From the first line of the data below, repeat each line exactly until you reach the line with "loop.rotateY(Math.PI / 2);"; include that line too.
## begin Data provided
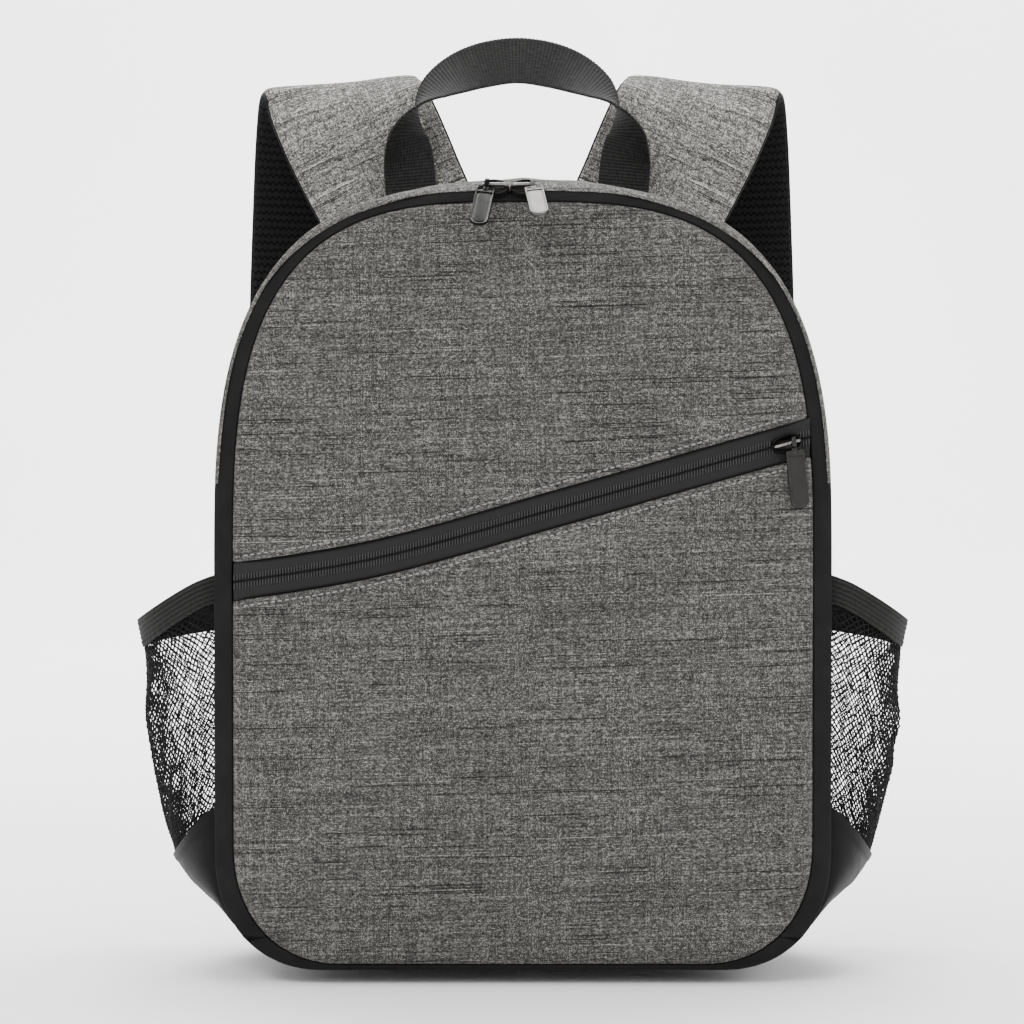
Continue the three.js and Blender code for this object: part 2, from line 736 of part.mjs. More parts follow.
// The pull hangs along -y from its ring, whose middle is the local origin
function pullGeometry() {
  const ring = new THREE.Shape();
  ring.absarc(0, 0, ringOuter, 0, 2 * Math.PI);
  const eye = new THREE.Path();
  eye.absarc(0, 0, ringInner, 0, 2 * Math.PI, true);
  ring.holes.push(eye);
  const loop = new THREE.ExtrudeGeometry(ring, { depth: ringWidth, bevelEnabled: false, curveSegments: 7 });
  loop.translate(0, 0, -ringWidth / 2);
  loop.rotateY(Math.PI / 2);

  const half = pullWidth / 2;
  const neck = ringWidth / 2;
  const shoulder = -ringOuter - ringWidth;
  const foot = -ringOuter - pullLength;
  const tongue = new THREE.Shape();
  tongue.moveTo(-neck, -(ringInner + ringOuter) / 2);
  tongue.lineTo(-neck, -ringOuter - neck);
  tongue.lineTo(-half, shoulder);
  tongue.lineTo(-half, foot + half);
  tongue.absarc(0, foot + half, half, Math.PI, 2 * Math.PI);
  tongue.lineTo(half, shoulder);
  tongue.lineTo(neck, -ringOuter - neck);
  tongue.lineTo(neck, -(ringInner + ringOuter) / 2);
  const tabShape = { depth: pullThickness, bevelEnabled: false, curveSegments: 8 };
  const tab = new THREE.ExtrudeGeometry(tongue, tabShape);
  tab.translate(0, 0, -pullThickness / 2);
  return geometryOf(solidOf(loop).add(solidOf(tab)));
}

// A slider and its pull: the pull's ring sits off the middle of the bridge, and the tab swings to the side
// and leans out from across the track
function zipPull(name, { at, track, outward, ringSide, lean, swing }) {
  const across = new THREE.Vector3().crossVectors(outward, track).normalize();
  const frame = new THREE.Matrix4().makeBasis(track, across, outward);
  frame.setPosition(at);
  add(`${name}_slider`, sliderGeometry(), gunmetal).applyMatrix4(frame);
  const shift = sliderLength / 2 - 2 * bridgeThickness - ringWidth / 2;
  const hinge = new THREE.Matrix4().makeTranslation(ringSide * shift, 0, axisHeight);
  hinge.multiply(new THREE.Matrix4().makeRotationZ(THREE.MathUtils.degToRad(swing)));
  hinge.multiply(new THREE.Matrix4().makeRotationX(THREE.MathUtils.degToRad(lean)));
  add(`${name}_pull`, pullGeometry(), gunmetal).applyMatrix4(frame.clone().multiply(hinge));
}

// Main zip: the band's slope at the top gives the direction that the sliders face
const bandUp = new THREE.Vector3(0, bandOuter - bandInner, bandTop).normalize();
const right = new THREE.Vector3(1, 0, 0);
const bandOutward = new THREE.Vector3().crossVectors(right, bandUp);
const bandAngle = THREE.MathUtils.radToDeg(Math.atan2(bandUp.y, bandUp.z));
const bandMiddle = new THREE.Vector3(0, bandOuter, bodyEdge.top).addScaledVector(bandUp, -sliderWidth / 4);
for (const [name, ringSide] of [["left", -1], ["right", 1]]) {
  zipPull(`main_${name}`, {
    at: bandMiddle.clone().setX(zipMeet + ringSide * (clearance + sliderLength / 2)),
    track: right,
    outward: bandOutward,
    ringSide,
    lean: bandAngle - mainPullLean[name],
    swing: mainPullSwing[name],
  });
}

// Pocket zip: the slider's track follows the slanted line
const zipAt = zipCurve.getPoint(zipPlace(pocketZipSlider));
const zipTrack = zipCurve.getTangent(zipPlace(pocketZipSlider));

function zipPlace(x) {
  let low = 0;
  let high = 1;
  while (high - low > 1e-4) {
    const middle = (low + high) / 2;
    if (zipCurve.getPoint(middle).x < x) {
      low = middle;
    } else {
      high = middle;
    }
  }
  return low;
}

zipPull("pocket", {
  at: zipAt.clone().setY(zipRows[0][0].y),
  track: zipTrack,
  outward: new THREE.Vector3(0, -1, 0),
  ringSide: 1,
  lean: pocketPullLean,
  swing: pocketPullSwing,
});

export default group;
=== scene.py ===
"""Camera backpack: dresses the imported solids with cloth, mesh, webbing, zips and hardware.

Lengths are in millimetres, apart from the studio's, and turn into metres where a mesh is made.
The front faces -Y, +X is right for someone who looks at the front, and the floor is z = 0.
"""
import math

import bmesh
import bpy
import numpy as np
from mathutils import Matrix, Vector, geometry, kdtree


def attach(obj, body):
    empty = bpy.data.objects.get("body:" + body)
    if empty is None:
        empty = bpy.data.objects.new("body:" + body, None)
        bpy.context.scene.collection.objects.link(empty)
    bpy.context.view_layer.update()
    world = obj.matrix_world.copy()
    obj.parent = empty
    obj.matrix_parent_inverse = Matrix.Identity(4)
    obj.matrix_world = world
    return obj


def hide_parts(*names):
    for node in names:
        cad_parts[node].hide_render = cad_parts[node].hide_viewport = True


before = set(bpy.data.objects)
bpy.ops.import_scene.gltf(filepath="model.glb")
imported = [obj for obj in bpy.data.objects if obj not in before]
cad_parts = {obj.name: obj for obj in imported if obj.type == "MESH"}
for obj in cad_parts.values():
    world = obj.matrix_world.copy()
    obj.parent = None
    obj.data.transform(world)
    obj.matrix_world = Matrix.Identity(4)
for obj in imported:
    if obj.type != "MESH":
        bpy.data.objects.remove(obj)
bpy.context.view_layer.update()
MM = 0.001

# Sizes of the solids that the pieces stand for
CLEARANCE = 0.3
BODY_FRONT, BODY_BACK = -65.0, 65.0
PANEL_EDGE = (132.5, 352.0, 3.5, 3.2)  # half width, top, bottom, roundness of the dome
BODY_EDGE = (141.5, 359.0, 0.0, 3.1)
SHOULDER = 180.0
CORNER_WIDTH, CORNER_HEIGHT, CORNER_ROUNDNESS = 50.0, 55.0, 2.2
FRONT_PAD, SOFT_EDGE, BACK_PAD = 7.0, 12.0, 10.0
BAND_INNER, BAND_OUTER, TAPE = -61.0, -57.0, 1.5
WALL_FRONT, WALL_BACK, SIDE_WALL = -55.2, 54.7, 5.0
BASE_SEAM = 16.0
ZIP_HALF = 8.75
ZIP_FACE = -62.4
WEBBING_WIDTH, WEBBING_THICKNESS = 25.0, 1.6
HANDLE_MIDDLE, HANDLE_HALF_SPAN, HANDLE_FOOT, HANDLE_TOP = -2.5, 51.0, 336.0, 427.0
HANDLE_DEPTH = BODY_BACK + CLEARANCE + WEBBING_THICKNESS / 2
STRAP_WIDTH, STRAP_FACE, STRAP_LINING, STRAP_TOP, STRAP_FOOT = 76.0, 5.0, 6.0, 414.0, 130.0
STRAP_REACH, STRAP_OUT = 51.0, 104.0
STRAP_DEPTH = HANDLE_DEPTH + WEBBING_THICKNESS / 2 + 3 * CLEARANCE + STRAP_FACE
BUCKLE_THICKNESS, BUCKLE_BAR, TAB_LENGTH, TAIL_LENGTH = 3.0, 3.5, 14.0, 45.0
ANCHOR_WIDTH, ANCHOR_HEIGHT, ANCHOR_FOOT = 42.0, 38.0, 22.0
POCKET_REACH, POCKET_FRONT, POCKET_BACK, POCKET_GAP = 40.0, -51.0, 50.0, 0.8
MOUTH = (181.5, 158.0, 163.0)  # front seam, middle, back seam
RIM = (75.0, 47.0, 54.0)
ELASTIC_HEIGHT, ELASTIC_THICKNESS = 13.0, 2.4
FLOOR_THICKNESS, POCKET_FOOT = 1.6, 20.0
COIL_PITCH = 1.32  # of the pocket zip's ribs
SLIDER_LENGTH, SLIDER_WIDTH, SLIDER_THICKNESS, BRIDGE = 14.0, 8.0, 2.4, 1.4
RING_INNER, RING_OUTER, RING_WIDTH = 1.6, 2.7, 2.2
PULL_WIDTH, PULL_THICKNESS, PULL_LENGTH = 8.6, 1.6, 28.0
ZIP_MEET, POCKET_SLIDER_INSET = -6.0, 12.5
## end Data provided
Finished answer:
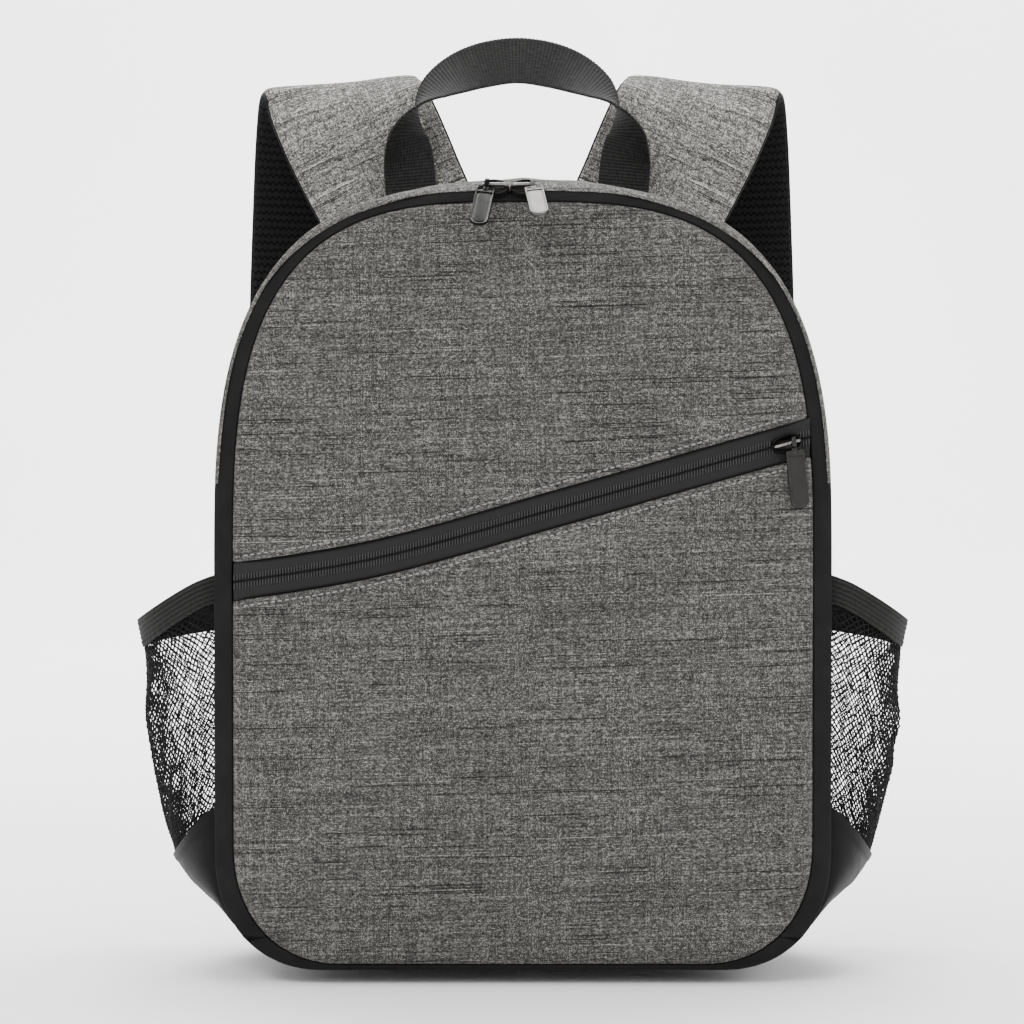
Continue the three.js and Blender code for this object: part 2, from line 736 of part.mjs. More parts follow.
// The pull hangs along -y from its ring, whose middle is the local origin
function pullGeometry() {
  const ring = new THREE.Shape();
  ring.absarc(0, 0, ringOuter, 0, 2 * Math.PI);
  const eye = new THREE.Path();
  eye.absarc(0, 0, ringInner, 0, 2 * Math.PI, true);
  ring.holes.push(eye);
  const loop = new THREE.ExtrudeGeometry(ring, { depth: ringWidth, bevelEnabled: false, curveSegments: 7 });
  loop.translate(0, 0, -ringWidth / 2);
  loop.rotateY(Math.PI / 2);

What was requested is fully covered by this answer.